This is what I said months ago about the closing document and the aftermath of the synod. Compare it to the stories of these past days and the now expected post-synodal exhortation. I stand by what I said then as a very likely scenario.
But what happens then? Like Vatican II was not the end-game but only the opening, what follows the synod if the unthinkable happens? Again, I don’t know what will happen. But see the future, sometimes we must look to the past and see what they want to do, what they say they want to do, and how they have done it before. I want you to remember that we hardly ever hear of the divorced and remarried being denied communion. So like gay marriage, the ultimate goal is not the sacrilege itself, but something else. What that will look like is anybody’s guess, but I wouldn’t be at all surprised at the following scenario or others similar to it.
The post synod apostolic letter or statements from the Pope might make a basic statement about the indissolubility of marriage with no specific mention of the divorced and remarried receiving communion, knowing that anything other than this is impossible now. But the documents might also contain the now boilerplate calls for pastoral consideration. In conclusion, either the synod itself or perhaps the Pope himself in a following document may make a request for local Bishops’ conferences to explore ways for the divorced and remarried to be better integrated into parish life.
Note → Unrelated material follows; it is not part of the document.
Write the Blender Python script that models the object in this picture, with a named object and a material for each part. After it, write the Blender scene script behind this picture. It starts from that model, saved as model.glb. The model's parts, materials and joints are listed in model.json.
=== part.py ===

With those vague statements giving plausible deniability to the hierarchy, several Bishops’ conferences starting with Germany will issue norms allowing the divorced and remarried to receive communion after confession or some such other nonsense, which they are already likely allowing.
And the Church will do nothing. And then the practice will spread like wildfire. Think Communion in the hand. With the barn door left open, the horses are gone.
After the practice has spread globally, the Vatican will issue some weak statements about avoiding potential abuses, but essentially allowing the practice. That is when the real misery begins.